If you can think of something that's made in the world that isn't on that list, it's probably from South America or the East Indies. And it's very unusual.

8 comments:

Carl said...

That's a lot of stuff, varying from raw materials to finished goods.

Wagons, walnuts...it's poetic.

kimbo said...

Alexis,
Have to say I am gobsmacked at your system. Really elegant logic and immense detail.

A possibly stupid question:
if there a huge craze on a previously unknown or low demand product (I'm thinking tulips or possibly giant beaver pelts from the new world), how would this distort the normal trade system?

Is there any way of modelling the impact on supply and demand of other goods or the effect of rapid wealth increase in wealth of a specific trade centre?

Alexis Smolensk said...

Actually, I would say it is the logical question.

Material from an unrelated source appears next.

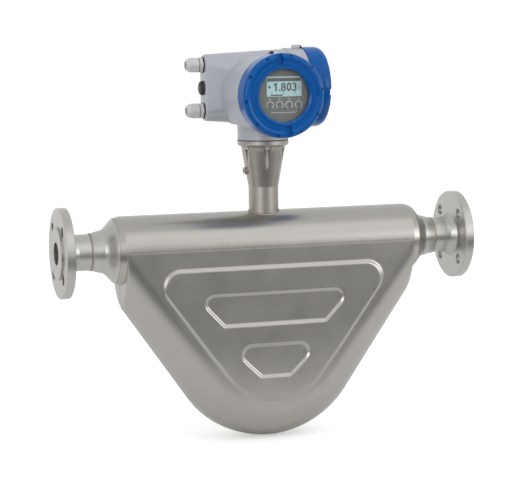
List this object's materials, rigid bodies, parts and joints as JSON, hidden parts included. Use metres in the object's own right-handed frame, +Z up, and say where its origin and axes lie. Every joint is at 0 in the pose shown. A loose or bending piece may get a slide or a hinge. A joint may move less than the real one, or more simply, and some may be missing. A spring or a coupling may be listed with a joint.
{
  "type": "coriolis flow meter",
  "caption": "Flanged coriolis mass flow meter: rounded triangular tube case under a straight line, compact converter on a stem with a window cover and a blind cover.",
  "frame": {"origin": "centre of the inlet flange's raised sealing face", "axes": "+X along the flow from inlet to outlet, +Z up through the stem, +Y to the back (the display looks along -Y)"},
  "size_m": [0.716, 0.195, 0.6625],
  "materials": {
    "flange_steel": "turned stainless steel, fine turning marks",
    "case_steel": "pressed stainless steel sheet, glass-bead blasted",
    "tube_steel": "drawn stainless steel",
    "stem_steel": "blasted stainless steel",
    "screw_steel": "stainless screws",
    "screw_brass": "brass terminal screws",
    "coil_copper": "enamelled copper winding",
    "grey_paint": "light grey powder coat on die-cast aluminium",
    "blue_paint": "blue gloss powder coat",
    "black_plastic": "black glass-filled plastic",
    "light_plastic": "light grey polyamide",
    "bezel_grey": "dark grey-brown plastic",
    "board_green": "solder-masked circuit board",
    "lcd_glass": "reflective liquid-crystal panel",
    "window_glass": "clear toughened glass",
    "seal_rubber": "black rubber"
  },
  "bodies": {
    "meter": {"inlet_flange": "flange_steel", "outlet_flange": "flange_steel", "inlet_manifold": "flange_steel", "outlet_manifold": "flange_steel", "housing_tube": "case_steel", "front_case_shell": "case_steel", "rear_case_shell": "case_steel", "front_measuring_tube": "tube_steel", "rear_measuring_tube": "tube_steel", "inlet_brace": "tube_steel", "outlet_brace": "tube_steel", "drive_coil": "coil_copper", "drive_magnet": "tube_steel", "inlet_pickup_coil": "coil_copper", "outlet_pickup_coil": "coil_copper", "inlet_pickup_magnet": "tube_steel", "outlet_pickup_magnet": "tube_steel", "temperature_sensor": "tube_steel", "stem": "stem_steel", "stem_screws": "screw_steel", "stem_plug": "screw_steel", "stem_gasket": "seal_rubber", "wire_feedthrough": "black_plastic", "converter_housing": "grey_paint", "electronics_module": "black_plastic", "display_board": "board_green", "display_bezel": "bezel_grey", "lcd_panel": "lcd_glass", "optical_keys": "bezel_grey", "cover_lock_screws": "screw_steel", "terminal_board": "board_green", "terminal_block": "light_plastic", "terminal_screws": "screw_brass", "upper_gland_body": "light_plastic", "upper_gland_washer": "seal_rubber", "upper_gland_insert": "seal_rubber", "lower_gland_body": "light_plastic", "lower_gland_washer": "seal_rubber", "lower_gland_insert": "seal_rubber", "blanking_plug": "black_plastic"},
    "front_cover_seal": {"front_cover_seal": "seal_rubber"},
    "front_cover": {"front_cover": "blue_paint", "window_glass": "window_glass", "window_ring": "black_plastic"},
    "side_cover_seal": {"side_cover_seal": "seal_rubber"},
    "side_cover": {"side_cover": "blue_paint"},
    "upper_gland_clamp": {"upper_gland_clamp": "light_plastic"},
    "upper_gland_nut": {"upper_gland_nut": "light_plastic"},
    "lower_gland_clamp": {"lower_gland_clamp": "light_plastic"},
    "lower_gland_nut": {"lower_gland_nut": "light_plastic"}
  },
  "joints": [
    {"name": "front_cover_slide", "type": "slide", "parent": "meter", "child": "front_cover_seal", "axis": [0, -1, 0], "range_m": [0, 0.01001]},
    {"name": "front_cover_turn", "type": "hinge", "parent": "front_cover_seal", "child": "front_cover", "pos_m": [0.358, -0.0835, 0.254], "axis": [0, -1, 0], "range_deg": [0, 1800]},
    {"name": "side_cover_slide", "type": "slide", "parent": "meter", "child": "side_cover_seal", "axis": [1, 0, 0], "range_m": [0, 0.01001]},
    {"name": "side_cover_turn", "type": "hinge", "parent": "side_cover_seal", "child": "side_cover", "pos_m": [0.4247, 0, 0.263], "axis": [1, 0, 0], "range_deg": [0, 1800]},
    {"name": "upper_gland_slide", "type": "slide", "parent": "meter", "child": "upper_gland_clamp", "axis": [-1, 0, 0], "range_m": [0, 0.00751]},
    {"name": "upper_gland_turn", "type": "hinge", "parent": "upper_gland_clamp", "child": "upper_gland_nut", "pos_m": [0.247, 0, 0.3033], "axis": [-1, 0, 0], "range_deg": [0, 1800]},
    {"name": "lower_gland_slide", "type": "slide", "parent": "meter", "child": "lower_gland_clamp", "axis": [-1, 0, 0], "range_m": [0, 0.00751]},
    {"name": "lower_gland_turn", "type": "hinge", "parent": "lower_gland_clamp", "child": "lower_gland_nut", "pos_m": [0.247, 0, 0.2275], "axis": [-1, 0, 0], "range_deg": [0, 1800]}
  ],
  "couplings": [
    {"joint": "front_cover_slide", "follows": "front_cover_turn", "m_per_rad": 0.00031831},
    {"joint": "side_cover_slide", "follows": "side_cover_turn", "m_per_rad": 0.00031831},
    {"joint": "upper_gland_slide", "follows": "upper_gland_turn", "m_per_rad": 0.00023873},
    {"joint": "lower_gland_slide", "follows": "lower_gland_turn", "m_per_rad": 0.00023873}
  ]
}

I've been happy, so far, with simply working up new areas and incorporating them into the system. Further effort needs to be made to revamp the system to include seasonal aspects, drought and reduced supply, and ultimately bubbles ... but, so far, I haven't spent any effort in that direction since just getting a default system in place that accounts for all areas has been a long, long-term effort. It must be said that most of the time spent has not been in adding new areas, but in figuring out ways to accommodate bigger and bigger files/info demands while retaining the basic purpose.

Matias Conoscente said...

Hello, thank you so much for sharing this awesome piece of work and dedication. I'd like to know your opinion about one quick small-detail question: if you come across a very generic agricultural reference (i.e., 'farming') for a particular location, without any further product specification, how do you list it on your table?! In other words, which table category do you think better represents such a wide-ranged reference like 'farming'?! Thanks in advance for your attention. Regards, Matias

Alexis Smolensk said...

Matias,

I wouldn't include it. The commodities table isn't meant to account for every activity, but for those activities that produce goods or services for consumption. I would read "farming" without any products listed as subsistence agriculture, meaning that the food raised was for immediate consumption, and not for export. Therefore, zero resources.

Matias Conoscente said...

Thanks for clearing it up: solid & sound reasoning, as it's usual in this corner of the rpg blogosphere.

Jack Phoenix said...

Quick question -- late to the party as I am. The "be downloaded" link for your source document seems to lead to a dead page -- it says I have to join the wiki to edit it, suggesting the page no longer exists.

Is this resource available somewhere else?

Alexis Smolensk said...

Thank you Jack,

I've corrected that link. You can find the download at the bottom of the linked wiki page.